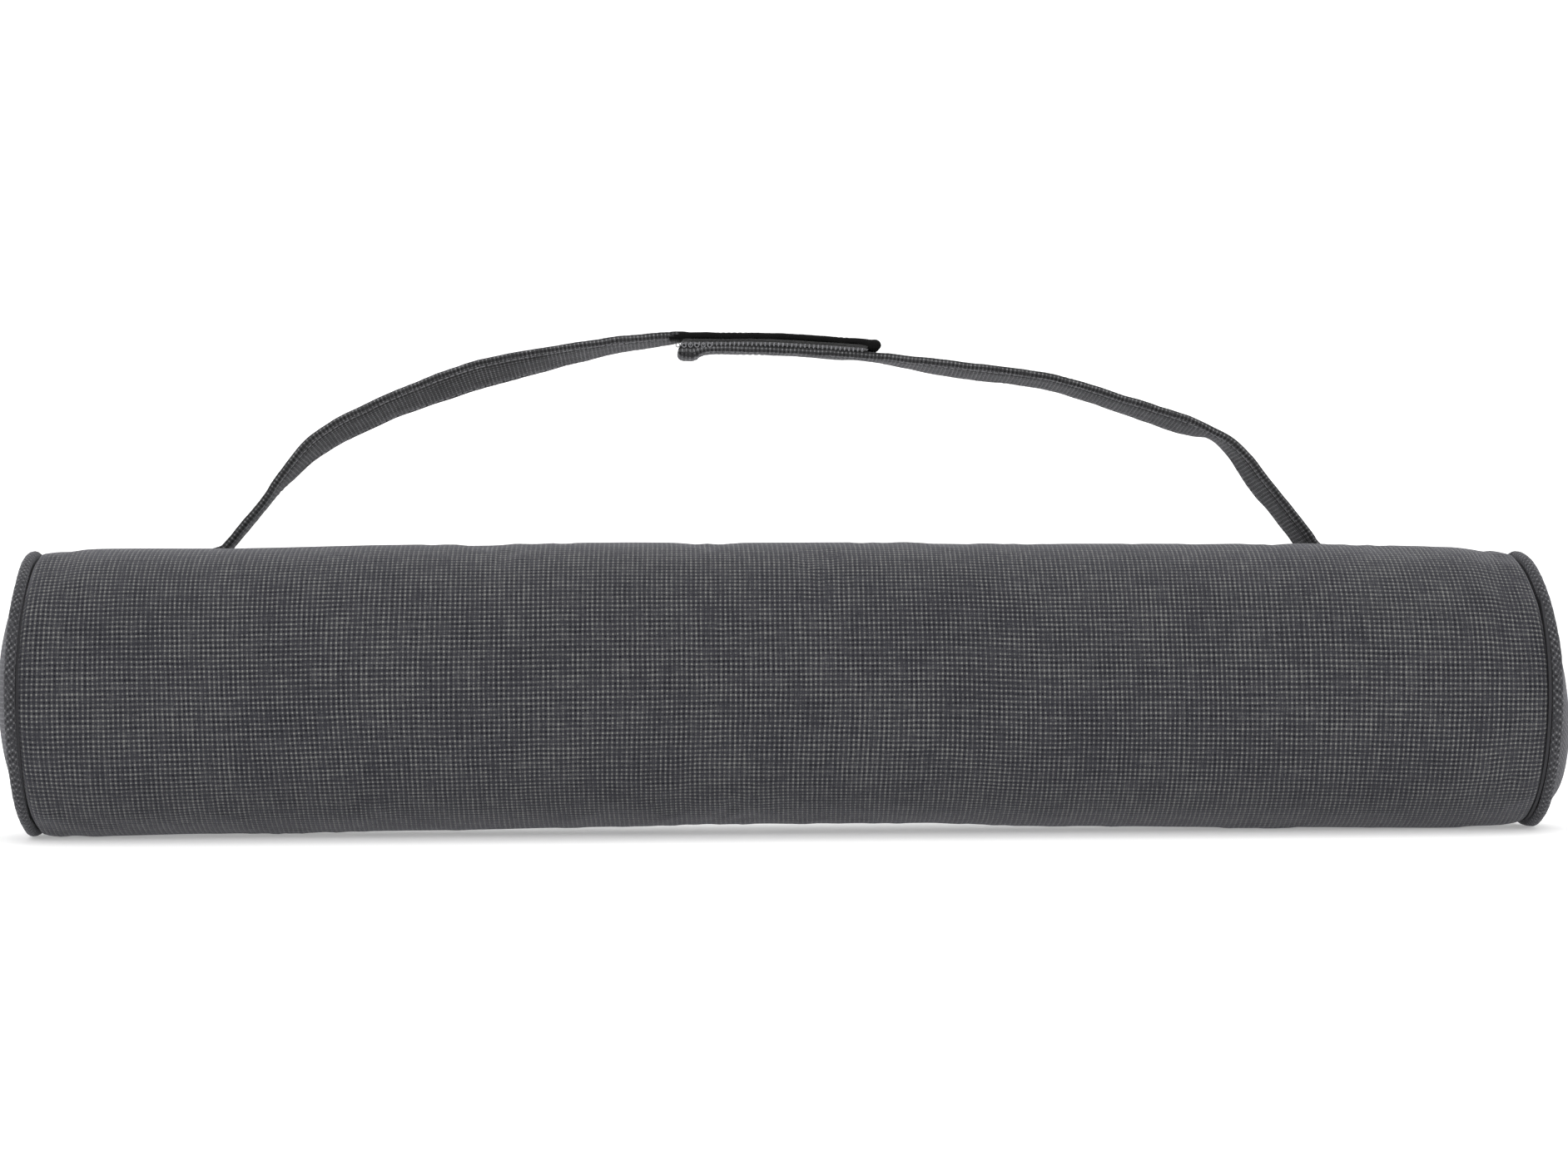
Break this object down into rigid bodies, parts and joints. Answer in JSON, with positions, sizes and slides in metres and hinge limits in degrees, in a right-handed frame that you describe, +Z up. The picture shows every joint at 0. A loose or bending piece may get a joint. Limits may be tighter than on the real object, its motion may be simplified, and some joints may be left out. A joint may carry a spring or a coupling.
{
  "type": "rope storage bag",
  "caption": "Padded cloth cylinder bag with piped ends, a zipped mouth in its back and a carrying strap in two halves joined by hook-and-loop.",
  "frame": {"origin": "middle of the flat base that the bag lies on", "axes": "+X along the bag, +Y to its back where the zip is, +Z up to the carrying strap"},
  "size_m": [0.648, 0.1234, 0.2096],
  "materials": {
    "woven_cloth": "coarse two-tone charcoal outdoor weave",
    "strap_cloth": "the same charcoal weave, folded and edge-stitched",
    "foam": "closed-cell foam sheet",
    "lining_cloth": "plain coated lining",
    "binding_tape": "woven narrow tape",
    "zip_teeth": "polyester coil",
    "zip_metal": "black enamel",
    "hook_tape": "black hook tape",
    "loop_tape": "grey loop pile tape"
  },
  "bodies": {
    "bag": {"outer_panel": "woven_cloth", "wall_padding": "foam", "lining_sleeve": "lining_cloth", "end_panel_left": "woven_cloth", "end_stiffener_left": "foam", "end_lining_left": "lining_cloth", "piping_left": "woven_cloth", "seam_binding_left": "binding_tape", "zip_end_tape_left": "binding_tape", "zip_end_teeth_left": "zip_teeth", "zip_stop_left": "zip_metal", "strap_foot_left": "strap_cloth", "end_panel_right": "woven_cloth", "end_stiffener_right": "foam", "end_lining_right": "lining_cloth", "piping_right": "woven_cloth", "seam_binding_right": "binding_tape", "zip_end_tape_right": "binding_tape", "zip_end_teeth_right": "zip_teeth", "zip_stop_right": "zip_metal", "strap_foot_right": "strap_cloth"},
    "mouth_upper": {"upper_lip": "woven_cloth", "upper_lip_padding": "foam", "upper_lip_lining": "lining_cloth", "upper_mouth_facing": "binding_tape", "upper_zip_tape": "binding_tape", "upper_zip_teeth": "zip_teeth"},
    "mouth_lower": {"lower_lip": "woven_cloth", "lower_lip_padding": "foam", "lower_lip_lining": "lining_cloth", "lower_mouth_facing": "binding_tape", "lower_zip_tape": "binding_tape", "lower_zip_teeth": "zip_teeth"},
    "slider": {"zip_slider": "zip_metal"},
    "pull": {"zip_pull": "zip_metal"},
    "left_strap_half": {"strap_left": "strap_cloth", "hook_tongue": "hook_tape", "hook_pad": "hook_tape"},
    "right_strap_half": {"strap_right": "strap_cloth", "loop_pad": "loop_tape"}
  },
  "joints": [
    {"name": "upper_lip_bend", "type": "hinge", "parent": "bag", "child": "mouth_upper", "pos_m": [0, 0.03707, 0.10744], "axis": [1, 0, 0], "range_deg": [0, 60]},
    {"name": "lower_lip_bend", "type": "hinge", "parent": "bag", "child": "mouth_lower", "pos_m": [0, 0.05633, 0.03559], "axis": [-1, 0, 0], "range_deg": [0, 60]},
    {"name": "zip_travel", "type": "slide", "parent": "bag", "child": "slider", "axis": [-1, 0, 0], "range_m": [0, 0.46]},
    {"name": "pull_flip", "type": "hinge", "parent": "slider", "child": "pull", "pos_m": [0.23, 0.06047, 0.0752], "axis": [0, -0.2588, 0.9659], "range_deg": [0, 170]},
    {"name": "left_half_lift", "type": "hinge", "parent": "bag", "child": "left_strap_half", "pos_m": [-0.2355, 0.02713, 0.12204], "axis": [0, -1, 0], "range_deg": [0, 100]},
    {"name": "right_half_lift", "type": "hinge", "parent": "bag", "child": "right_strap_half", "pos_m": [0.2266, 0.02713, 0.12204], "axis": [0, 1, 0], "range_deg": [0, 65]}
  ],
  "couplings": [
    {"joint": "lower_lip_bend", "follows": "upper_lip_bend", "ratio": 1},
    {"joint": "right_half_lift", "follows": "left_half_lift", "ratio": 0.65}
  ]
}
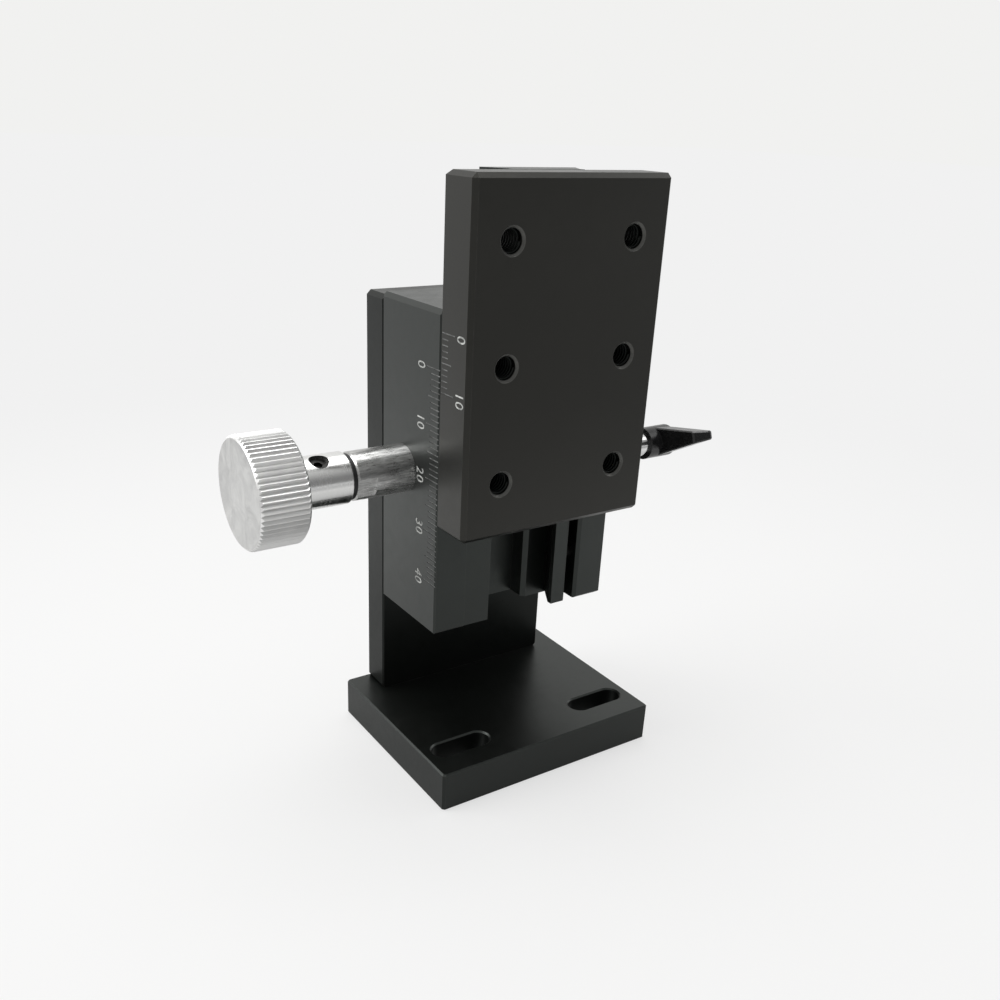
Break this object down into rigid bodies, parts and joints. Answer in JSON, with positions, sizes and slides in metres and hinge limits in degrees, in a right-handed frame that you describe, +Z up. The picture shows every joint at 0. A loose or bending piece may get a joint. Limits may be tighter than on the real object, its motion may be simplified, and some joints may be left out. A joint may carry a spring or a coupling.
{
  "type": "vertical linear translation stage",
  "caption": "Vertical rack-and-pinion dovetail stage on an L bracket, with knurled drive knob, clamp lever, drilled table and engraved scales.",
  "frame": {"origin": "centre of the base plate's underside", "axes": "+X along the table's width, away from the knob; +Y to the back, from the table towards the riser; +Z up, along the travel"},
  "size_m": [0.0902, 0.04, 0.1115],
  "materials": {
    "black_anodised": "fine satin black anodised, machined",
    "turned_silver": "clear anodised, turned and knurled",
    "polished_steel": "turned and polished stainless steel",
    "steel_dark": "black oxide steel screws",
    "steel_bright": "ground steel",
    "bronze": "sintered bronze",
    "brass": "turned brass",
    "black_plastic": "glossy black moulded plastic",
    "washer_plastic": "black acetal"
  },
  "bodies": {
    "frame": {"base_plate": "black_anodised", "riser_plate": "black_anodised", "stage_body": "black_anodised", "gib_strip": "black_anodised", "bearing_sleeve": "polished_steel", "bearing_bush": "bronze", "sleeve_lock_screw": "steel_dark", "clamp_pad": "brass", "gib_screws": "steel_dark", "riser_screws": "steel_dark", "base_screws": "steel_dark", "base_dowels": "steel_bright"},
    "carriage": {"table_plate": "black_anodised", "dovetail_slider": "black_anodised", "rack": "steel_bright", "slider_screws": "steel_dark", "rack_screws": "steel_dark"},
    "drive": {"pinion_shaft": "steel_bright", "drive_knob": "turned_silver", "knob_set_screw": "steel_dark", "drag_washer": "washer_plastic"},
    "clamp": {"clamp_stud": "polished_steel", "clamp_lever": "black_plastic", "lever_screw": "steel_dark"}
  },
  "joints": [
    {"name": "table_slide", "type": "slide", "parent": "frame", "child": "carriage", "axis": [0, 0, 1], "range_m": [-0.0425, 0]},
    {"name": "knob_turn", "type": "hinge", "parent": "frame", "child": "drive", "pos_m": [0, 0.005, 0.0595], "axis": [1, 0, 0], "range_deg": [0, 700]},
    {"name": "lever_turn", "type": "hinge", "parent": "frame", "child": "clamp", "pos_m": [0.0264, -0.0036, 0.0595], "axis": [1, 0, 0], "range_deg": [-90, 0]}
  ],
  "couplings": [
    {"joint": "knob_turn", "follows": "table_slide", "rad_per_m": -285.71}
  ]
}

Exercise –
Please output every record, keeping each line exact.

Response to the exercise –
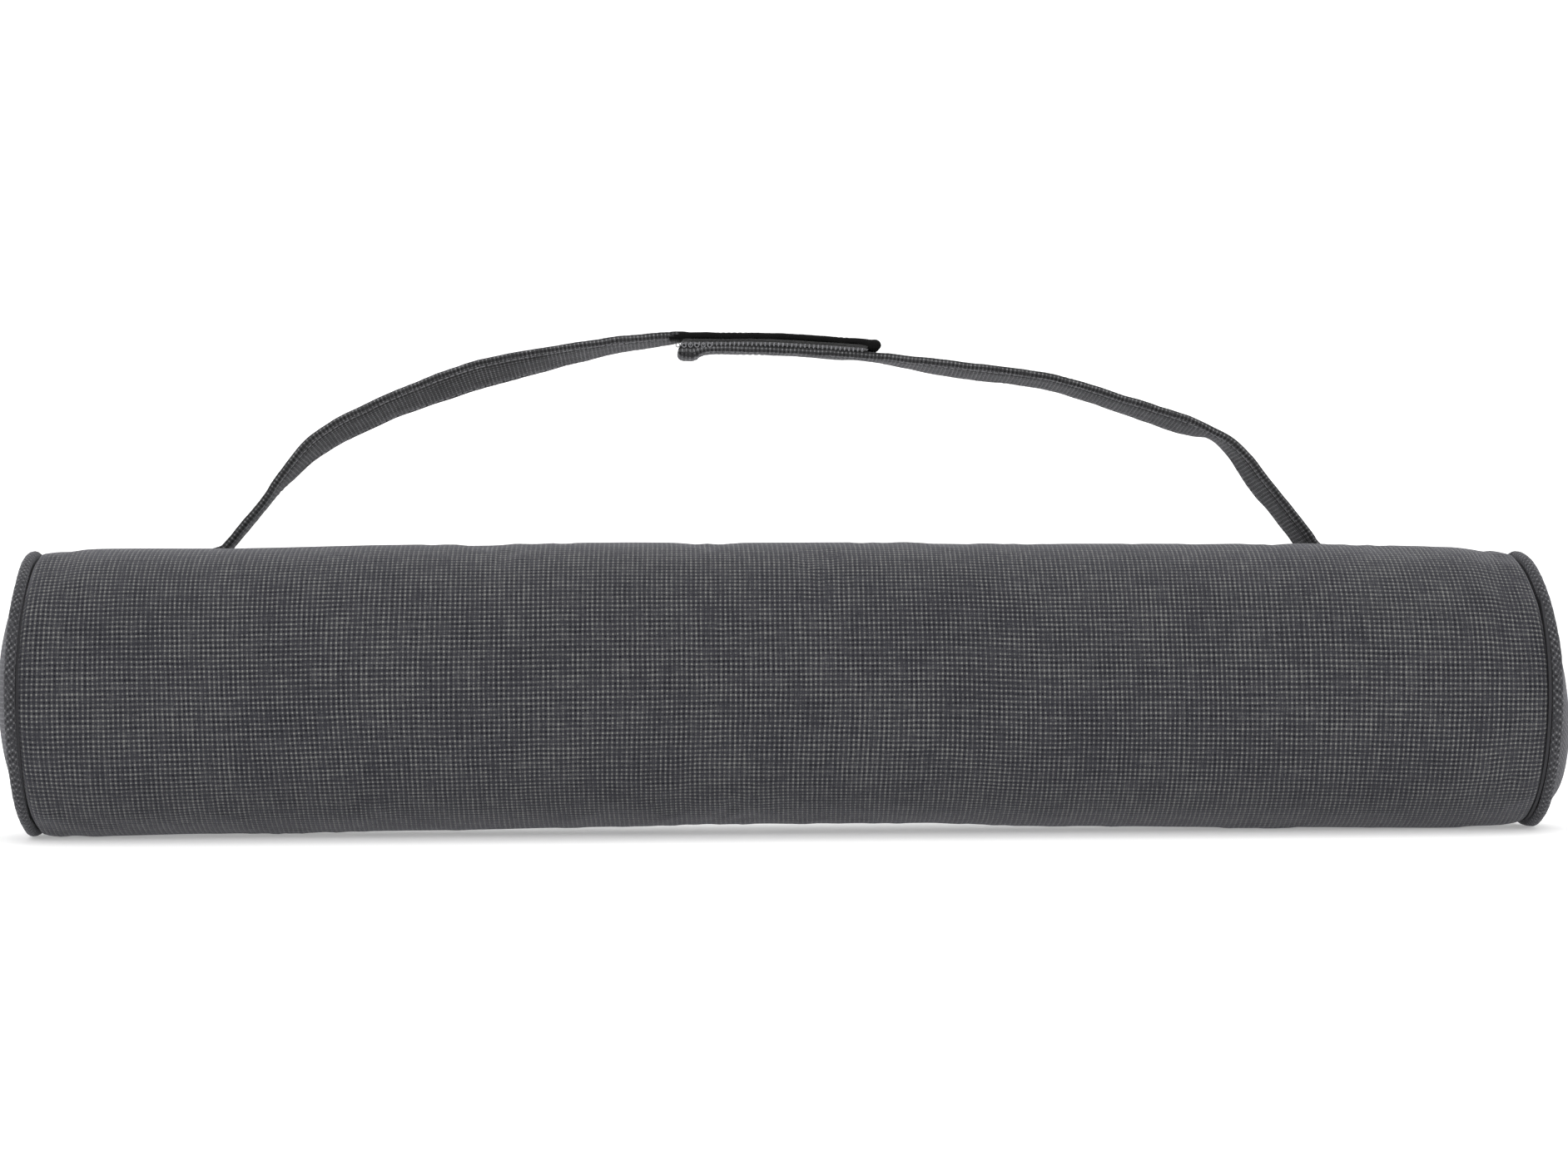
Break this object down into rigid bodies, parts and joints. Answer in JSON, with positions, sizes and slides in metres and hinge limits in degrees, in a right-handed frame that you describe, +Z up. The picture shows every joint at 0. A loose or bending piece may get a joint. Limits may be tighter than on the real object, its motion may be simplified, and some joints may be left out. A joint may carry a spring or a coupling.
{
  "type": "rope storage bag",
  "caption": "Padded cloth cylinder bag with piped ends, a zipped mouth in its back and a carrying strap in two halves joined by hook-and-loop.",
  "frame": {"origin": "middle of the flat base that the bag lies on", "axes": "+X along the bag, +Y to its back where the zip is, +Z up to the carrying strap"},
  "size_m": [0.648, 0.1234, 0.2096],
  "materials": {
    "woven_cloth": "coarse two-tone charcoal outdoor weave",
    "strap_cloth": "the same charcoal weave, folded and edge-stitched",
    "foam": "closed-cell foam sheet",
    "lining_cloth": "plain coated lining",
    "binding_tape": "woven narrow tape",
    "zip_teeth": "polyester coil",
    "zip_metal": "black enamel",
    "hook_tape": "black hook tape",
    "loop_tape": "grey loop pile tape"
  },
  "bodies": {
    "bag": {"outer_panel": "woven_cloth", "wall_padding": "foam", "lining_sleeve": "lining_cloth", "end_panel_left": "woven_cloth", "end_stiffener_left": "foam", "end_lining_left": "lining_cloth", "piping_left": "woven_cloth", "seam_binding_left": "binding_tape", "zip_end_tape_left": "binding_tape", "zip_end_teeth_left": "zip_teeth", "zip_stop_left": "zip_metal", "strap_foot_left": "strap_cloth", "end_panel_right": "woven_cloth", "end_stiffener_right": "foam", "end_lining_right": "lining_cloth", "piping_right": "woven_cloth", "seam_binding_right": "binding_tape", "zip_end_tape_right": "binding_tape", "zip_end_teeth_right": "zip_teeth", "zip_stop_right": "zip_metal", "strap_foot_right": "strap_cloth"},
    "mouth_upper": {"upper_lip": "woven_cloth", "upper_lip_padding": "foam", "upper_lip_lining": "lining_cloth", "upper_mouth_facing": "binding_tape", "upper_zip_tape": "binding_tape", "upper_zip_teeth": "zip_teeth"},
    "mouth_lower": {"lower_lip": "woven_cloth", "lower_lip_padding": "foam", "lower_lip_lining": "lining_cloth", "lower_mouth_facing": "binding_tape", "lower_zip_tape": "binding_tape", "lower_zip_teeth": "zip_teeth"},
    "slider": {"zip_slider": "zip_metal"},
    "pull": {"zip_pull": "zip_metal"},
    "left_strap_half": {"strap_left": "strap_cloth", "hook_tongue": "hook_tape", "hook_pad": "hook_tape"},
    "right_strap_half": {"strap_right": "strap_cloth", "loop_pad": "loop_tape"}
  },
  "joints": [
    {"name": "upper_lip_bend", "type": "hinge", "parent": "bag", "child": "mouth_upper", "pos_m": [0, 0.03707, 0.10744], "axis": [1, 0, 0], "range_deg": [0, 60]},
    {"name": "lower_lip_bend", "type": "hinge", "parent": "bag", "child": "mouth_lower", "pos_m": [0, 0.05633, 0.03559], "axis": [-1, 0, 0], "range_deg": [0, 60]},
    {"name": "zip_travel", "type": "slide", "parent": "bag", "child": "slider", "axis": [-1, 0, 0], "range_m": [0, 0.46]},
    {"name": "pull_flip", "type": "hinge", "parent": "slider", "child": "pull", "pos_m": [0.23, 0.06047, 0.0752], "axis": [0, -0.2588, 0.9659], "range_deg": [0, 170]},
    {"name": "left_half_lift", "type": "hinge", "parent": "bag", "child": "left_strap_half", "pos_m": [-0.2355, 0.02713, 0.12204], "axis": [0, -1, 0], "range_deg": [0, 100]},
    {"name": "right_half_lift", "type": "hinge", "parent": "bag", "child": "right_strap_half", "pos_m": [0.2266, 0.02713, 0.12204], "axis": [0, 1, 0], "range_deg": [0, 65]}
  ],
  "couplings": [
    {"joint": "lower_lip_bend", "follows": "upper_lip_bend", "ratio": 1},
    {"joint": "right_half_lift", "follows": "left_half_lift", "ratio": 0.65}
  ]
}
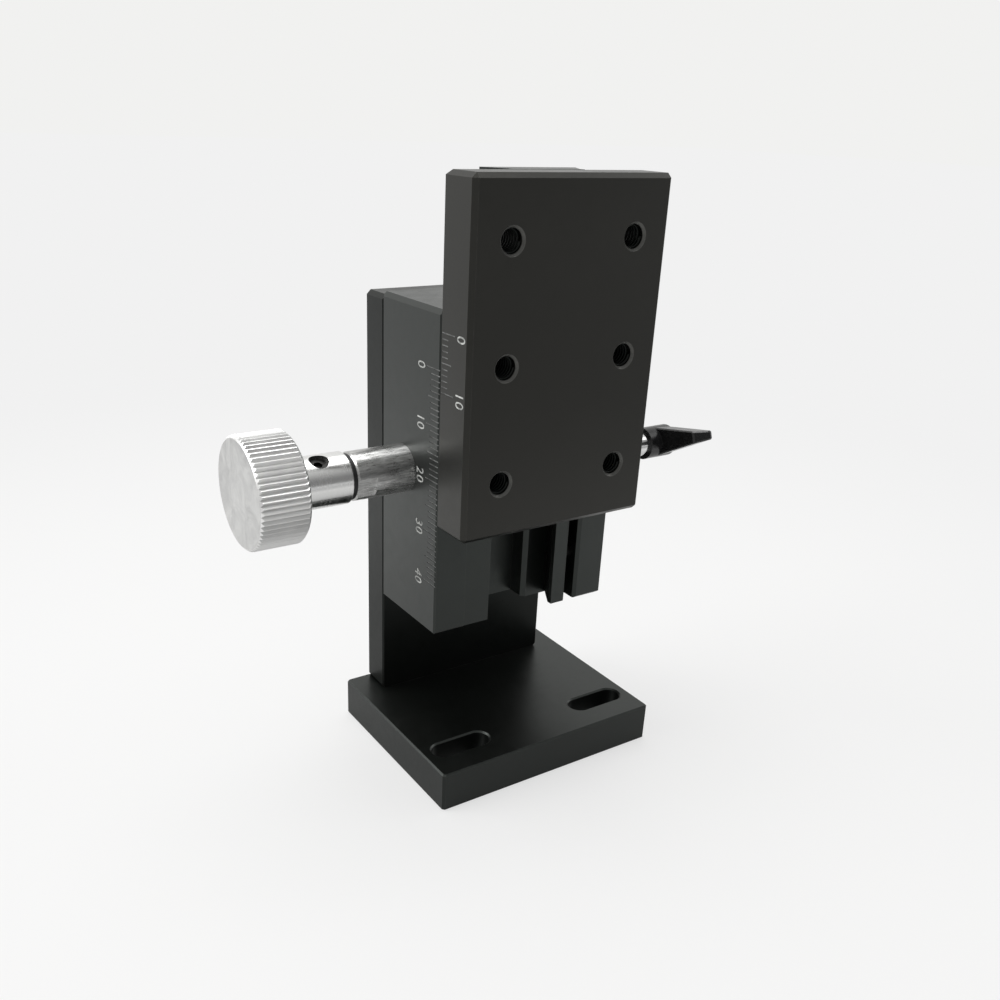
Break this object down into rigid bodies, parts and joints. Answer in JSON, with positions, sizes and slides in metres and hinge limits in degrees, in a right-handed frame that you describe, +Z up. The picture shows every joint at 0. A loose or bending piece may get a joint. Limits may be tighter than on the real object, its motion may be simplified, and some joints may be left out. A joint may carry a spring or a coupling.
{
  "type": "vertical linear translation stage",
  "caption": "Vertical rack-and-pinion dovetail stage on an L bracket, with knurled drive knob, clamp lever, drilled table and engraved scales.",
  "frame": {"origin": "centre of the base plate's underside", "axes": "+X along the table's width, away from the knob; +Y to the back, from the table towards the riser; +Z up, along the travel"},
  "size_m": [0.0902, 0.04, 0.1115],
  "materials": {
    "black_anodised": "fine satin black anodised, machined",
    "turned_silver": "clear anodised, turned and knurled",
    "polished_steel": "turned and polished stainless steel",
    "steel_dark": "black oxide steel screws",
    "steel_bright": "ground steel",
    "bronze": "sintered bronze",
    "brass": "turned brass",
    "black_plastic": "glossy black moulded plastic",
    "washer_plastic": "black acetal"
  },
  "bodies": {
    "frame": {"base_plate": "black_anodised", "riser_plate": "black_anodised", "stage_body": "black_anodised", "gib_strip": "black_anodised", "bearing_sleeve": "polished_steel", "bearing_bush": "bronze", "sleeve_lock_screw": "steel_dark", "clamp_pad": "brass", "gib_screws": "steel_dark", "riser_screws": "steel_dark", "base_screws": "steel_dark", "base_dowels": "steel_bright"},
    "carriage": {"table_plate": "black_anodised", "dovetail_slider": "black_anodised", "rack": "steel_bright", "slider_screws": "steel_dark", "rack_screws": "steel_dark"},
    "drive": {"pinion_shaft": "steel_bright", "drive_knob": "turned_silver", "knob_set_screw": "steel_dark", "drag_washer": "washer_plastic"},
    "clamp": {"clamp_stud": "polished_steel", "clamp_lever": "black_plastic", "lever_screw": "steel_dark"}
  },
  "joints": [
    {"name": "table_slide", "type": "slide", "parent": "frame", "child": "carriage", "axis": [0, 0, 1], "range_m": [-0.0425, 0]},
    {"name": "knob_turn", "type": "hinge", "parent": "frame", "child": "drive", "pos_m": [0, 0.005, 0.0595], "axis": [1, 0, 0], "range_deg": [0, 700]},
    {"name": "lever_turn", "type": "hinge", "parent": "frame", "child": "clamp", "pos_m": [0.0264, -0.0036, 0.0595], "axis": [1, 0, 0], "range_deg": [-90, 0]}
  ],
  "couplings": [
    {"joint": "knob_turn", "follows": "table_slide", "rad_per_m": -285.71}
  ]
}